▸ What you will do:
Please restate, exactly as written, the lines running from the beginning of the material through the line that has "it rests on." in it.

▸ Information provided:

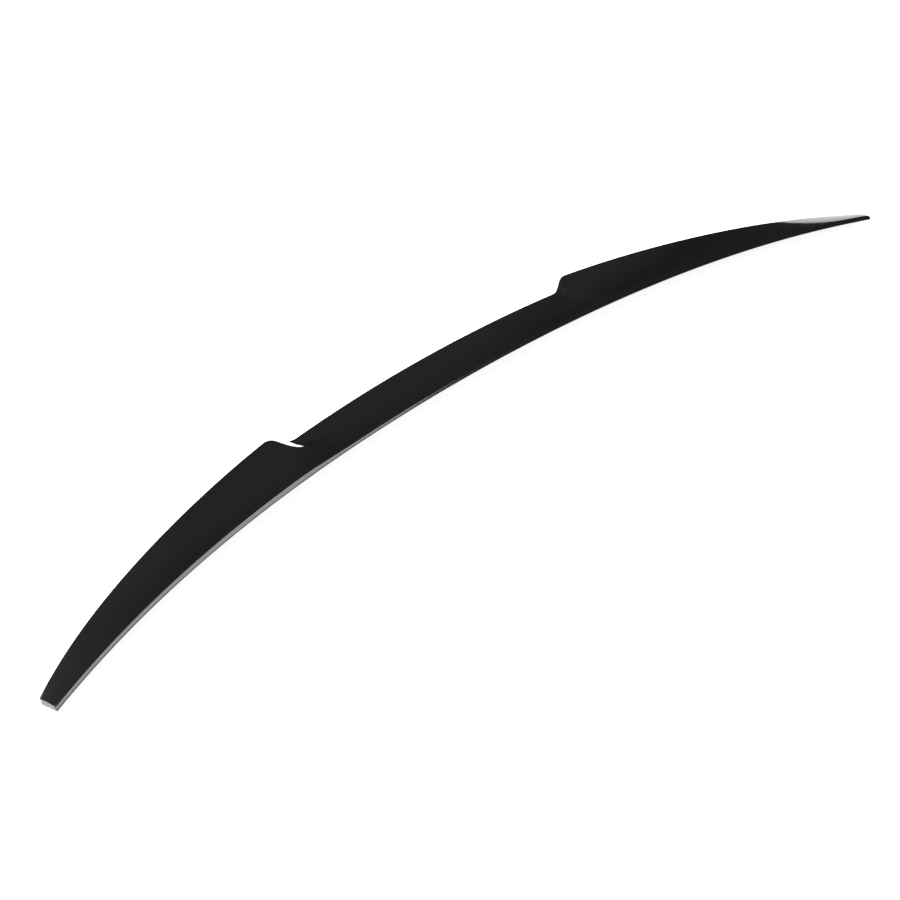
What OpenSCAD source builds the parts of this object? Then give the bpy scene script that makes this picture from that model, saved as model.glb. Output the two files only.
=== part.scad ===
// Boot-lid lip spoiler, moulded in one piece.
// It lies as it rests on a flat surface: +X runs across the car, +Y to the rear, +Z up.
// The origin is under the middle of the part, on the surface that it rests on.

/* [Overall] */
// Length across the car, from cut end to cut end
span = 1250; // [1000:10:1400]
// How far both ends sit ahead of the middle of the leading edge
arc_depth = 103; // [60:1:140]
// How much of that arc is gathered near the ends
arc_end_share = 0.14; // [0:0.01:0.4]
// Height of the lower leading edge at the cut ends
lead_end_z = 13; // [10:0.5:18]
// Rise of the lower leading edge from the ends to the middle
crown = 10.6; // [4:0.1:18]

/* [Centre section] */
// Front to back of the top face in the middle
centre_depth = 62; // [50:1:72]
// Height of the trailing edge in the middle
centre_z = 23; // [18:0.5:27]
// Drop of that trailing edge from the middle to the step
centre_fall = 4; // [0:0.1:5]
// Width of the leading bevel in the middle
centre_bevel = 4; // [3:0.1:6]
// Hollow of the top face between its two edges
centre_dish = 1; // [0:0.1:2]

/* [Wings] */
// Distance from the middle to the inner corner of a wing
step_x = 235; // [190:1:290]
// Length over which the trailing edge steps back
step_run = 33; // [20:1:45]
// Distance inboard of the corner at which it starts to rise
rise_foot = 29; // [20:1:36]
// Length over which it rises
rise_run = 25; // [16:1:30]
// Share of the top face, from the rear, that rises in a clear slope
rise_reach = 0.35; // [0.2:0.05:0.5]
// Length over which the leading bevel grows, further inboard
bevel_run = 90; // [40:5:120]
// Front to back of the top face at the inner corner
wing_depth = 79.5; // [72:0.5:90]
// Front to back of the top face at the cut end
end_depth = 34; // [28:1:42]
// Share of that taper which runs evenly along the wing
even_taper = 0.64; // [0.3:0.02:0.8]
// Power of the rest, which comes near the end
late_taper = 5.2; // [3:0.1:6]
// Height of the trailing edge at the inner corner
wing_z = 24.5; // [22:0.5:30]
// Height of the trailing edge at the cut end
end_z = 4.5; // [4:0.5:7]
// Width of the leading bevel at the inner corner of a wing
wing_bevel = 6; // [4:0.1:8]
// Width of the leading bevel at the cut end
end_bevel = 4.6; // [3:0.1:6]
// Hollow of the top face at the inner corner of a wing
wing_dish = 2; // [0:0.1:3]
// Hollow of the top face at the cut end, where it is a crown below 0
end_dish = -1.2; // [-2:0.1:1]

/* [Edges] */
// Height of the upright foot under the leading bevel
foot_h = 1; // [0.6:0.1:1.6]
// Lean of the bevel, away from upright
bevel_lean = 45; // [30:1:55]
// Reach of the rounding between the bevel and the top face, along each of them
brow_round = 1.2; // [0.6:0.1:2]
// Reach of the rounding of the trailing edge, along each face
tail_round = 1.3; // [0.6:0.1:1.6]
// Hollow of the rear face
rear_dish = 1.5; // [0:0.1:2]

/* [Seat] */
// Front to back of the underside in the middle
seat_depth = 55; // [48:1:58]
// Front to back of the underside at the cut end
seat_end = 29; // [26:1:32]
// Width of the bonding land along the leading edge
front_land = 11; // [9:0.5:13]
// Width of the bonding land along the rear
rear_land = 8; // [7:0.5:9]
// Width of the tape groove in each land
tape_w = 5; // [3:0.5:6]
// Depth of the tape groove
tape_d = 0.6; // [0.3:0.1:0.9]

/* [Shell] */
// Thickness of the top wall
wall = 2.8; // [2:0.1:3.2]
// Solid length at each cut end
end_wall = 6; // [3:1:20]
// Number of cross ribs under each half
ribs = 6; // [3:1:9]
// Thickness of a cross rib
rib_t = 2; // [1.5:0.1:3]
// How far a rib stops short of the seat
rib_gap = 1.5; // [0.5:0.5:3]

/* [Hidden] */
half = span / 2;
// Powers by which a wing's trailing edge comes down: at the inner corner and at the cut end
inner_fall = 1.6;
outer_fall = 1.3;
// Share of bevel_run that lies inboard of the wing's corner
bevel_ahead = 0.85;
// Shares of the top face: how far ahead of its slope the rise starts, and how fast it comes
slope_ahead = 0.15;
slope_span = 0.2;
// Share of rise_run that is left at the front of the slope
least_rise = 0.4;
// Power by which the stations of a wing close up towards its end
closing = 1.3;
// Stations along one half: plain stretches, and close ones through the step
centre_steps = 12;
step_steps = 20;
wing_steps = 26;
// Points across the top face, round an edge and down the rear face
top_steps = 7;
round_steps = 3;
rear_steps = 3;
// Depth by which a rib bites into the wall that carries it
bite = wall / 2;

// Plain helpers
function mix(a, b, w) = a + (b - a) * w;
function ease(x) = let (u = min(1, max(0, x))) u * u * (3 - 2 * u);
function bend(a, corner, b, w) = mix(mix(a, corner, w), mix(corner, b, w), w);

// Lower leading edge at the distance s from the middle
function lead_y(s) = let (t = s / half)
    -arc_depth * ((1 - arc_end_share) * pow(t, 2) + arc_end_share * pow(t, 4));
function lead_z(s) = lead_end_z + crown * (1 - pow(s / half, 4));

// Share of a wing's own length that lies inboard of s
function outward(s) = max(0, (s - step_x) / (half - step_x));

// Section of the centre piece and of a wing: [depth, height] of the trailing edge
function centre_tail(s) = [centre_depth, centre_z - centre_fall * pow(s / step_x, 2)];
function wing_tail(s) = let (t = outward(s)) [
    mix(wing_depth, end_depth, even_taper * t + (1 - even_taper) * pow(t, late_taper)),
    end_z + (wing_z - end_z) * pow(1 - pow(t, inner_fall), outer_fall)
];

// Top face at s, from the leading bevel at v = 0 to the trailing edge at v = 1
function top_line(foot, bevel, tail, dish, v) =
    mix(foot + bevel * [sin(bevel_lean), cos(bevel_lean)], tail, v) - [0, 4 * dish * v * (1 - v)];
function bevel_start() = step_x - bevel_run * bevel_ahead;
function depth_share(s, v) =
    ease((s - mix(bevel_start(), step_x - step_run, v)) / mix(bevel_run, step_run, v));
function height_share(s, v) = let (
        ahead = 1 - rise_reach,
        slope = ease((v - ahead + slope_ahead) / slope_span),
        run = rise_run * mix(least_rise, 1, max(0, v - ahead) / rise_reach))
    ease((s - mix(bevel_start(), step_x - rise_foot, slope)) / mix(bevel_run, run, slope));
function top(s, v) = let (
        foot = [0, lead_z(s) + foot_h],
        centre = top_line(foot, centre_bevel, centre_tail(s), centre_dish, v),
        bevel = mix(wing_bevel, end_bevel, outward(s)),
        dish = mix(wing_dish, end_dish, pow(outward(s), 2)),
        wing = top_line(foot, bevel, wing_tail(s), dish, v))
    [mix(centre[0], wing[0], depth_share(s, v)), mix(centre[1], wing[1], height_share(s, v))];

// Seat: the straight line in each section from the rear corner to the leading edge
function seat_rear(s) = [mix(seat_depth, seat_end, pow(s / half, 3)), 0];
function seat_run(s) = norm([0, lead_z(s)] - seat_rear(s));
function seat_point(s, a, h) = let (e = ([0, lead_z(s)] - seat_rear(s)) / seat_run(s))
    seat_rear(s) + e * a + [e[1], -e[0]] * h;

// Rear face at s, from the trailing edge at q = 0 to the seat at q = 1
function rear(s, q) = let (
        a = top(s, 1),
        b = seat_rear(s),
        in = [b[1] - a[1], a[0] - b[0]] / norm(a - b))
    mix(a, b, q) + 4 * rear_dish * q * (1 - q) * in;

// Outline of the whole section at s, clockwise from the lower leading edge
function section(s) = let (
        foot = [0, lead_z(s) + foot_h],
        brow = top(s, 0),
        tail = top(s, 1),
        v0 = brow_round / tail[0],
        v1 = 1 - tail_round / tail[0],
        q0 = tail_round / norm(tail - seat_rear(s)),
        low = mix(brow, foot, brow_round / norm(brow - foot)))
    [
        [0, lead_z(s)],
        foot,
        for (i = [0:round_steps]) bend(low, brow, top(s, v0), i / round_steps),
        for (i = [1:top_steps - 1]) top(s, mix(v0, v1, i / top_steps)),
        for (i = [0:round_steps]) bend(top(s, v1), tail, rear(s, q0), i / round_steps),
        for (i = [1:rear_steps]) rear(s, mix(q0, 1, i / rear_steps))
    ];

// Outline of the hollow at s, with its mouth at the height h. Its roof moves up by grow, and
// its front and rear walls move out by twice as much.
function hollow(s, grow, h) = let (
        brow = top(s, 0)[0],
        depth = top(s, 1)[0],
        mouth = seat_point(s, seat_run(s) - front_land + 2 * grow, h),
        v0 = (mouth[0] + 2 - brow) / (depth - brow),
        v1 = (depth - rear_land - 1 + 2 * grow - brow) / (depth - brow))
    [
        mouth,
        for (i = [0:top_steps - 2]) top(s, mix(v0, v1, i / (top_steps - 2))) - [0, wall - grow],
        seat_point(s, rear_land - 2 * grow, h)
    ];

// Outline of a tape groove at s, centred at the run a along the seat
function groove(s, a) = [
    seat_point(s, a + tape_w / 2, -1),
    seat_point(s, a + tape_w / 2, tape_d),
    seat_point(s, a - tape_w / 2, tape_d),
    seat_point(s, a - tape_w / 2, -1)
];

// Stations from the middle outward, closest through the step and near the end
step_start = step_x - step_run;
stations = [
    for (i = [0:centre_steps - 1]) step_start * i / centre_steps,
    for (i = [0:step_steps - 1]) step_start + step_run * i / step_steps,
    for (i = [0:wing_steps]) step_x + (half - step_x) * (1 - pow(1 - i / wing_steps, closing))
];
every_other = [for (i = [0:2:len(stations) - 1]) stations[i]];
// A list of stations on both sides of the middle, cut off at a distance from it
function both(list, end) = let (near = [for (s = list) if (s < end - 1) s])
    concat([-end], [for (i = [len(near) - 1:-1:1]) -near[i]], near, [end]);

// Middle of the box front to back, so that the origin lies under it
shift_y = (arc_depth - lead_y(step_x) - wing_depth) / 2;
function place(x, outline) = [for (p = outline) [x, shift_y + lead_y(abs(x)) + p[0], p[1]]];

// Solid through a row of outlines with the same number of points. The two triangles between
// four points are split the other way on the left, so that both halves are the same.
module loft(rings) {
    n = len(rings[0]);
    last = (len(rings) - 1) * n;
    sides = [
        for (i = [0:len(rings) - 2], j = [0:n - 1])
            let (a = i * n + j, d = i * n + (j + 1) % n, b = a + n, c = d + n)
                each rings[i][0][0] < 0 ? [[a, d, b], [d, c, b]] : [[a, c, b], [a, d, c]]
    ];
    polyhedron(
        points = [for (r = rings) each r],
        faces = concat([[for (j = [n - 1:-1:0]) j]], [[for (j = [0:n - 1]) last + j]], sides),
        convexity = 8
    );
}

// Outer form, with its arched trailing edge and two steps
module skin() {
    loft([for (x = both(stations, half)) place(x, section(abs(x)))]);
}

// Space under the top wall, open towards the seat
module cavity() {
    loft([for (x = both(every_other, half - end_wall)) place(x, hollow(abs(x), 0, -1))]);
}

// Grooves for the bonding tape, one in each land
module grooves() {
    for (front = [true, false])
        loft([
            for (x = both(every_other, half - end_wall))
                let (s = abs(x), a = front ? seat_run(s) - front_land / 2 : rear_land / 2)
                    place(x, groove(s, a))
        ]);
}

// Cross ribs, evenly spaced over both halves
module cross_ribs() {
    pitch = (half - end_wall) / (ribs + 0.5);
    for (side = [-1, 1], i = [0:ribs - 1])
        let (x = side * pitch * (i + 0.5))
            loft([
                for (e = [-rib_t / 2, rib_t / 2])
                    place(x + e, hollow(abs(x + e), bite, rib_gap))
            ]);
}

module spoiler() {
    color([0.03, 0.03, 0.032]) {
        difference() {
            skin();
            cavity();
            grooves();
        }
        cross_ribs();
    }
}

spoiler();
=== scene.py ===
import math

import bmesh
import bpy
from mathutils import Matrix, Vector


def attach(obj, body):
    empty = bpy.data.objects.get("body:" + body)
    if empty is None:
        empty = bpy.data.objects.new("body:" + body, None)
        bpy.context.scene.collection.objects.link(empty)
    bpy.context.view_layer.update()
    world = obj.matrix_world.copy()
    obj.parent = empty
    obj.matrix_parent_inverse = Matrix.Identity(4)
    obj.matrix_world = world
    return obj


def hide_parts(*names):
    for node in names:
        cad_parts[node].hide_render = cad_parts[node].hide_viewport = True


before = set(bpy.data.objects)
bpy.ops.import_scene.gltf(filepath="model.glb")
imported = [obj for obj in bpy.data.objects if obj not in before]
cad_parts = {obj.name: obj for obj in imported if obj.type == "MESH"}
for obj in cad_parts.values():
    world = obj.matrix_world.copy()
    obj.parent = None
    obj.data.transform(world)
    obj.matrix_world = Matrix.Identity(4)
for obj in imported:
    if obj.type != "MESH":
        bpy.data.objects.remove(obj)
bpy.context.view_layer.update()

MM = 0.001

# The part's own values, under the names that its source gives them: sizes in millimetres, a
# lean in degrees, and plain numbers for shares, powers and the count of ribs under one half
SIZES = {
    "span": 1250,
    "arc_depth": 103,
    "arc_end_share": 0.14,
    "lead_end_z": 13,
    "crown": 10.6,
    "centre_depth": 62,
    "centre_z": 23,
    "centre_fall": 4,
    "centre_bevel": 4,
    "centre_dish": 1,
    "step_x": 235,
    "step_run": 33,
    "rise_foot": 29,
    "rise_run": 25,
    "rise_reach": 0.35,
    "bevel_run": 90,
    "wing_depth": 79.5,
    "end_depth": 34,
    "even_taper": 0.64,
    "late_taper": 5.2,
    "wing_z": 24.5,
    "end_z": 4.5,
    "wing_bevel": 6,
    "end_bevel": 4.6,
    "wing_dish": 2,
    "end_dish": -1.2,
    "foot_h": 1,
    "bevel_lean": 45,
    "brow_round": 1.2,
    "tail_round": 1.3,
    "rear_dish": 1.5,
    "seat_depth": 55,
    "seat_end": 29,
    "front_land": 11,
    "rear_land": 8,
    "tape_w": 5,
    "tape_d": 0.6,
    "wall": 2.8,
    "end_wall": 6,
    "ribs": 6,
    "rib_t": 2,
    "rib_gap": 1.5,
    "inner_fall": 1.6,
    "outer_fall": 1.3,
    "bevel_ahead": 0.85,
    "slope_ahead": 0.15,
    "slope_span": 0.2,
    "least_rise": 0.4,
}
# What this script adds to them, in millimetres where nothing else is said.
# Small softening of the edges round a cut end and at the top of the upright foot
END_CHAMFER = 0.4
CORNER_ROUND = 0.25
# How far the roof of the hollow is drawn in at its front edge and at its rear one
ROOF_INSET = (2, 1)
# Length over which the hollow shuts at its end wall
SHUT_RUN = 0.02
# Steps from point to point: round the brow and the trailing edge, round the top of the foot,
# across the top face, down the rear face and across the hollow's roof
BEND_STEPS = 6
CORNER_STEPS = 3
DECK_STEPS = 18
REAR_STEPS = 4
ROOF_STEPS = 8
# Where the rows of points lie on the leading bevel, as shares of it from the foot up
BEVEL_ROWS = (0.15, 0.6)
# Pitch of the outlines along the part, plain and through a step
SKIN_PITCH = (2.0, 1.0)
BLOCK_PITCH = (8.0, 4.0)
# How far the closer pitch reaches past a step on both sides
STEP_MARGIN = 8
# How far the space for the ribs stops short of the end walls
BLOCK_GAP = 1
# Depth and height of a rib's plate before it is cut to the hollow, in metres
PLATE = (0.6, 0.2)
# Faces that meet at more than this angle have a sharp edge
SHARP = math.radians(32)


# The part's own rules, as its source has them
def mix(a, b, w):
    return a + (b - a) * w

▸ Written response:
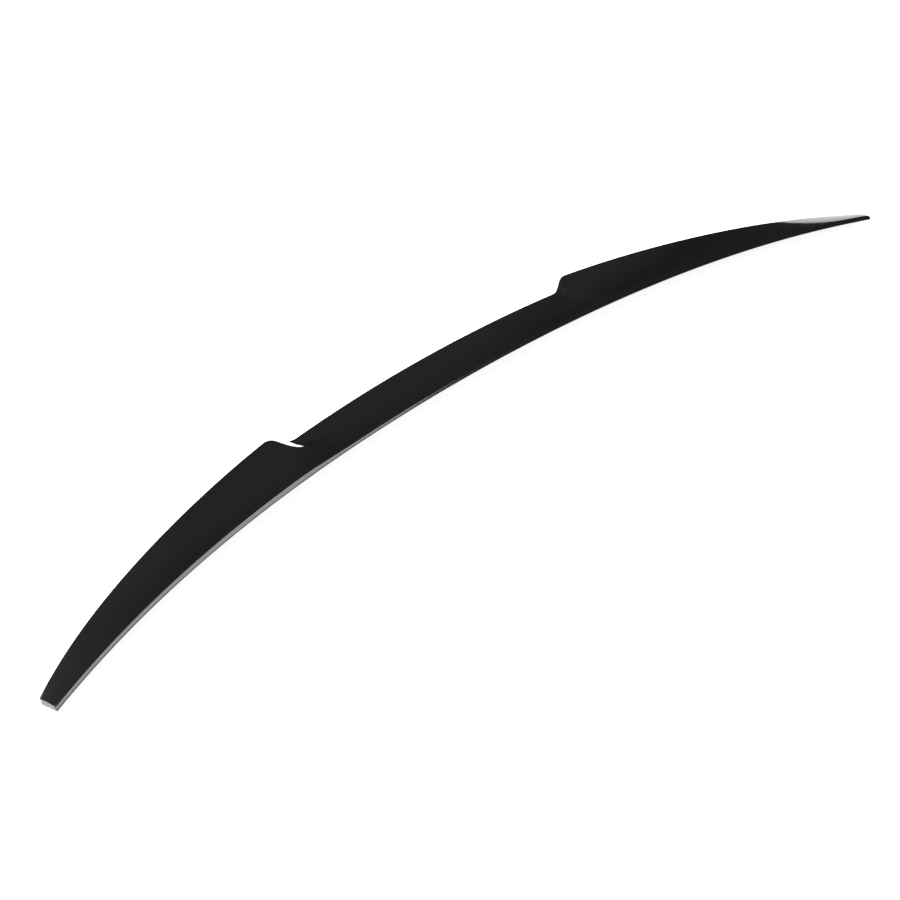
What OpenSCAD source builds the parts of this object? Then give the bpy scene script that makes this picture from that model, saved as model.glb. Output the two files only.
=== part.scad ===
// Boot-lid lip spoiler, moulded in one piece.
// It lies as it rests on a flat surface: +X runs across the car, +Y to the rear, +Z up.
// The origin is under the middle of the part, on the surface that it rests on.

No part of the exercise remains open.